Admittedly, Starkey's words are inflammatory but I've heard more violent ones describing Tories, toffs and pro-Union advocates. Loathsome though Trump is, his outrageous comments serve as an antidote to the global trend of political correctness and virtue-signalling.

Don't get me wrong. When it comes to BLM, I am all for toppling the statue of Edward Colston, the 17th century Bristol slave-trader. It's this insistence on correctness and inclusion that allows little subtlety in our lives. People often whinge about the shortage of home-grown drama in Scotland when most of us know that in this country for two or three centuries the theatre was banned. I wonder how long it will be before Shakespeare's 'The Merchant of Venice' and 'The Taming of the Shrew' are outlawed for anti-Semitism and sexism?

We're entitled to our opinions even if unpopular. For the first time in my life, when visiting Glasgow during the campaign for an independent Scotland, I got a glimpse of what it might be like to live under mob rule. For anyone expressing an interest in voting no, it was discomfiting.

Voltaire's words, "I disapprove of what you say, but will defend to the death your right to say it" calls into question how free we are to say what we think.

J. K. Rowling has the courage to speak up about her fears of the break-up of the UK, in spite of the opposition and online trolls she receives. Is Rowling's stance all that dissimilar to that of teacher Samuel Paty, termed 'a quiet hero' last month by the French President, Emmanuel Macron. When he tried 'to instil democratic values in his pupils', he was killed.

I admire the late left-wing English journalist, Christopher Hitchens, who worked in America for three decades. His targets were Princess Diana, Mother Theresa and Christian and Islamic extremism.

Hitchens was the first to support Salman Rushdie, when Iran's Ayatollah pronounced a fatwa on him. Disapproved of by his Trotskyist friends when siding with Bush over the Iraq invasion because Saddam Hussein had committed genocide against the Kurds, Hitchens refused to criticise Bush's actions, admitting that what happened in the country afterwards was disastrously mismanaged.

As for women in the arts, it's true that they are under-represented, but in some fields, like the novel, they have been prominent for a long time.
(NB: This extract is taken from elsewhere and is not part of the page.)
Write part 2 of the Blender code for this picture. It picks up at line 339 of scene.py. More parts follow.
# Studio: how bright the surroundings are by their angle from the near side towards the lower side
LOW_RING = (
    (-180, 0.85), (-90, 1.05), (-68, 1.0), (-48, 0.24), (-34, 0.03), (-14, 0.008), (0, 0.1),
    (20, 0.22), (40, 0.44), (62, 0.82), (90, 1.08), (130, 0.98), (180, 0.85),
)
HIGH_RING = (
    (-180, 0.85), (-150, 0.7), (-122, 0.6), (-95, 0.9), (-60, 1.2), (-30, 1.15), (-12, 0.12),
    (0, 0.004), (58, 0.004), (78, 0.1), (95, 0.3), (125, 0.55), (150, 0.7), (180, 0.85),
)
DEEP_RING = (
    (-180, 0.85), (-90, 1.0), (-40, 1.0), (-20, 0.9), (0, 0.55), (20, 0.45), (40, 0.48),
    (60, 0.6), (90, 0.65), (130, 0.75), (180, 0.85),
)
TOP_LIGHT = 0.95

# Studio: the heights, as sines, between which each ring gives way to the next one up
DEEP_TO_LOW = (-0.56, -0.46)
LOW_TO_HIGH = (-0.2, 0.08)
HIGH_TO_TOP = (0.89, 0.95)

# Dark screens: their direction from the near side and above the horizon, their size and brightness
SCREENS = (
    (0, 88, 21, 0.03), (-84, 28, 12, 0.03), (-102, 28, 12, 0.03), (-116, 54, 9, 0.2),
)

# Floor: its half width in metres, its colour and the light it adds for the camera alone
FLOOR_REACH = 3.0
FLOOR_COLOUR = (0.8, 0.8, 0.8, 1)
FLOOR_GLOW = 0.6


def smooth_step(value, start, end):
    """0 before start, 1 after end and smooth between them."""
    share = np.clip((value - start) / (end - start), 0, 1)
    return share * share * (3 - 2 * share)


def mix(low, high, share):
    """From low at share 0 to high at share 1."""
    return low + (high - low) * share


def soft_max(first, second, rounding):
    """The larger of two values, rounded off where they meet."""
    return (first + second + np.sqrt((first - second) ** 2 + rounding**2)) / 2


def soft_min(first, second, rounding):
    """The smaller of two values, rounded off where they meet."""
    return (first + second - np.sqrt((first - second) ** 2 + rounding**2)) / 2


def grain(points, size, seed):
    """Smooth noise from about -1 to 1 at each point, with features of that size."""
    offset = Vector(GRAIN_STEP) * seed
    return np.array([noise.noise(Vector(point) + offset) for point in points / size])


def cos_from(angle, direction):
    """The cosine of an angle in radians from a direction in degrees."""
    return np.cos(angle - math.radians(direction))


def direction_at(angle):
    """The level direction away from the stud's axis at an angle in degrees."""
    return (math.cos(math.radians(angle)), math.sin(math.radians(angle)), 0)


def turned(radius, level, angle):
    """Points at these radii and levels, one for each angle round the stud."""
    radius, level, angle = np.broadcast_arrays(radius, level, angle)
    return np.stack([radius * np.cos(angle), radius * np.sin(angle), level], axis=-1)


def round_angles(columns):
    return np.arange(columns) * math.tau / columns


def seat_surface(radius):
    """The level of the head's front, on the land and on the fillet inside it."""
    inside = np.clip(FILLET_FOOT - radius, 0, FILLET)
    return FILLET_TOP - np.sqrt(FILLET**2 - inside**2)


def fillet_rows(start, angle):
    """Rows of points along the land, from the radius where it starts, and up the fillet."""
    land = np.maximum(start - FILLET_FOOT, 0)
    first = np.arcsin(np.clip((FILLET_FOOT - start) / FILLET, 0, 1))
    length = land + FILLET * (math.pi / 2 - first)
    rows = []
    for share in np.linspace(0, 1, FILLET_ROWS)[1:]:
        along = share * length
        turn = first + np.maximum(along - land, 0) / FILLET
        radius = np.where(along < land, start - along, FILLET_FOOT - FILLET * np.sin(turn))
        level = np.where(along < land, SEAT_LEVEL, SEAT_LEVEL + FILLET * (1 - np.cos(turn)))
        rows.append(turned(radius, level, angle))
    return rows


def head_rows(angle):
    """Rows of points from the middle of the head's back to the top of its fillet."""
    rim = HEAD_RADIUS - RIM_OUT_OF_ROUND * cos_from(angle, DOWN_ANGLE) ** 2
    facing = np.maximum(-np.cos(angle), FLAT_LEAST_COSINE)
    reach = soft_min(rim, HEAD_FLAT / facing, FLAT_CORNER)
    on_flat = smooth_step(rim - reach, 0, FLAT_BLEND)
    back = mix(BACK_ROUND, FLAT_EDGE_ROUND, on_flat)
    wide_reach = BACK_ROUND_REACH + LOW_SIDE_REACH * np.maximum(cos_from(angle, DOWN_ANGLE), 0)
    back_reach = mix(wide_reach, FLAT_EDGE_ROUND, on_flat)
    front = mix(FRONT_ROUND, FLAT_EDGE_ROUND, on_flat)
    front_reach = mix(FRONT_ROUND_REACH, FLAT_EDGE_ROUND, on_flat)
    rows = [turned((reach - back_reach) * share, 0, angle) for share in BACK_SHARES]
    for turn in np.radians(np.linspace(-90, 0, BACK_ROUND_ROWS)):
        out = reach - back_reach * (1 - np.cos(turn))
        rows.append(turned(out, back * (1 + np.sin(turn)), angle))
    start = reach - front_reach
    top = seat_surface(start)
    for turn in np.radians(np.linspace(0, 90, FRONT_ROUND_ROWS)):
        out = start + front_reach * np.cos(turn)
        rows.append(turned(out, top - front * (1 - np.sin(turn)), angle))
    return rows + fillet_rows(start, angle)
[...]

Whether it's science, play-writing, exploration or politics, some women make it: Aphra Benn, 17th century dramatist, Marie Curie, scientist, Freya Stark, explorer, Margaret Thatcher, politician.

Could positive discrimination be the way forward towards equality or is that not just another application of diversity?

Last August, the first blue plaque to honour a woman of Indian origin was erected in London. She was Noor Inayat Khan, shot in 1944 at Dachau concentration camp. Chosen by Britain to work as a spy, she was parachuted into France after training with the F.A.N.Y.s (First Aid Nursing Yeomanry) in the Special Operations Executive

When I was a child, my mother told me about this special woman as, during WW2, she served in the Auxiliary Territorial Service, affiliated to the F.A.N.Y.s. I have admired Noor Inayat Khan for a long time but her gender and ethnicity are irrelevant to me.

All this virtue-signalling doesn't stop with the performing arts. We are now urged to practise (bio) diversity in the garden. If it's not Monty Don, it's Beechgrove, lecturing us on easing up on mowing the lawn to encourage insects, building a pond for wild life, leaving hidey-holes for wasps, hanging bird feeders and digging for… ..environmental victory, I suppose.

Exactly 400 years ago, the virtuous of England (some called them Puritans) legged it over the Atlantic on a ship called the Mayflower. Maybe today, Elon Musk could offer our 21st century equivalents, discount voyages to Mars.